An accurate differential diagnosis (DDx) is a cornerstone of medical care, often reached through an iterative process of interpretation that combines clinical history, physical examination, investigations and procedures. Interactive interfaces powered by Large Language Models (LLMs) present new opportunities to both assist and automate aspects of this process. In this study, we introduce an LLM optimized for diagnostic reasoning, and evaluate its ability to generate a DDx alone or as an aid to clinicians. 20 clinicians evaluated 302 challenging, real-world medical cases sourced from the New England Journal of Medicine (NEJM) case reports. Each case report was read by two clinicians, who were randomized to one of two assistive conditions: either assistance from search engines and standard medical resources, or LLM assistance in addition to these tools. All clinicians provided a baseline, unassisted DDx prior to using the respective assistive tools. Our LLM for DDx exhibited standalone performance that exceeded that of unassisted clinicians (top-10 accuracy 59.1% vs 33.6%, [p = 0.04]). Comparing the two assisted study arms, the DDx quality score was higher for clinicians assisted by our LLM (top-10 accuracy 51.7%) compared to clinicians without its assistance (36.1%) (McNemar's Test: 45.7, p < 0.01) and clinicians with search (44.4%) (4.75, p = 0.03). Further, clinicians assisted by our LLM arrived at more comprehensive differential lists than those without its assistance. Our study suggests that our LLM for DDx has potential to improve clinicians' diagnostic reasoning and accuracy in challenging cases, meriting further real-world evaluation for its ability to empower physicians and widen patients' access to specialist-level expertise.

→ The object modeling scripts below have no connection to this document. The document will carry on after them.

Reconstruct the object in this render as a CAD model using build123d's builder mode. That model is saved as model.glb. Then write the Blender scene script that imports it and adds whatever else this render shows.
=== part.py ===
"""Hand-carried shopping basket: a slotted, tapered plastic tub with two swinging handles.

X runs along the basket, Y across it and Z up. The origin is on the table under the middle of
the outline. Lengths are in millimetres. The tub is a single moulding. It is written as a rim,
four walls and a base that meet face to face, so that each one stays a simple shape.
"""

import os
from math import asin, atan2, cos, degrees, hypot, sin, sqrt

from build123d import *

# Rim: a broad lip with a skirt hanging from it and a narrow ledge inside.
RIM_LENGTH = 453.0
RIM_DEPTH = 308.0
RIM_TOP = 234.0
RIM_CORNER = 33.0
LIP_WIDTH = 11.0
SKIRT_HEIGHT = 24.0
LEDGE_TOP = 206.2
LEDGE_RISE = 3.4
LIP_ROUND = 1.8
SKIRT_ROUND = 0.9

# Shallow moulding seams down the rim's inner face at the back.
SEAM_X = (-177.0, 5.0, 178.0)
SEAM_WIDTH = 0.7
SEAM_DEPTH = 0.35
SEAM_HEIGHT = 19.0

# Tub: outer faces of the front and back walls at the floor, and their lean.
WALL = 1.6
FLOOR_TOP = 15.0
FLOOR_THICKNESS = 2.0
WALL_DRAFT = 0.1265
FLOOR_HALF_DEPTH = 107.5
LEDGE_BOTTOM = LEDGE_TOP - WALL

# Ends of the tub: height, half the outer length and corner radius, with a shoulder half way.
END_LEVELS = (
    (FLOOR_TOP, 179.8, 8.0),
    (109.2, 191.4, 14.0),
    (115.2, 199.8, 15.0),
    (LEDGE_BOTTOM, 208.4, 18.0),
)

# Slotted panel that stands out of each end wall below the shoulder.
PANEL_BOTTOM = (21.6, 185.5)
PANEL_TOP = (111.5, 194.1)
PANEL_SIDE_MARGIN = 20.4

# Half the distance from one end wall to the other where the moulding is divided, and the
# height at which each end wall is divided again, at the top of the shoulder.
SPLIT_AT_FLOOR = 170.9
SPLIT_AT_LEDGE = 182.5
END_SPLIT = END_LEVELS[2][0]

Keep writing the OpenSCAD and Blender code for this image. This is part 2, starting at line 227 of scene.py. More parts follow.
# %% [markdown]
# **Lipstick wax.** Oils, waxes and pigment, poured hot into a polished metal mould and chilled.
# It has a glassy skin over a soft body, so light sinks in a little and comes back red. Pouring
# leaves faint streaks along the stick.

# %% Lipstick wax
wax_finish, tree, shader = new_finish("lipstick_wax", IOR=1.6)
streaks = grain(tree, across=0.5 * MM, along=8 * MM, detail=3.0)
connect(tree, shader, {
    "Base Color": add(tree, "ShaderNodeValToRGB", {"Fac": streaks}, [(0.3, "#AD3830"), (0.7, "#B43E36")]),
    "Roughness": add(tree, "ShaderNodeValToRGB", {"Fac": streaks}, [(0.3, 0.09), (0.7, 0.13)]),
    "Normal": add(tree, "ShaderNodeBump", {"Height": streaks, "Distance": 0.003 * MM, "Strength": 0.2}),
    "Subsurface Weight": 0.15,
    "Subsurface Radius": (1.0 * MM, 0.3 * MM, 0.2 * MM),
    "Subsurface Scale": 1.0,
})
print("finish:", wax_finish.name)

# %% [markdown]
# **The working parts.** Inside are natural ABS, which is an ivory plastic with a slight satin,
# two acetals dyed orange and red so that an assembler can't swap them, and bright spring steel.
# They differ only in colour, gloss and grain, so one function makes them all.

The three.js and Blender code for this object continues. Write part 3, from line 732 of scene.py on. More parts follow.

翻译：精准的鉴别诊断（DDx）是医疗护理的基石，通常通过结合病史、体格检查、检验及操作的迭代解读过程来实现。基于大语言模型（LLMs）的交互界面为辅助乃至自动化该过程的某些环节提供了新机遇。本研究提出一种专为诊断推理优化的大语言模型，并评估其独立生成鉴别诊断或辅助临床医生的能力。20位临床医生评估了来自《新英格兰医学杂志》（NEJM）病例报告的302例具有挑战性的真实临床案例。每份病例报告由两名临床医生阅读，并被随机分配至两种辅助条件之一：搜索引擎与标准医学资源辅助，或在上述工具基础上增加LLM辅助。所有临床医生在使用相应辅助工具前均提供了基线无辅助鉴别诊断。我们的DDx大语言模型在独立诊断中表现优于无辅助临床医生（top-10准确率59.1% vs 33.6%，[p=0.04]）。对比两个辅助研究组，接受LLM辅助的临床医生DDx质量评分更高（top-10准确率51.7%），显著高于无辅助临床医生（36.1%）（McNemar检验：45.7，p<0.01）及接受搜索引擎辅助的临床医生（44.4%）（4.75，p=0.03）。此外，接受LLM辅助的临床医生提出的鉴别诊断清单较无辅助者更全面。本研究提示，我们的DDx大语言模型有望提升临床医生在疑难病例中的诊断推理能力与准确性，其赋能医师并扩大患者获得专科级诊疗机会的实际价值值得进一步开展真实世界评估。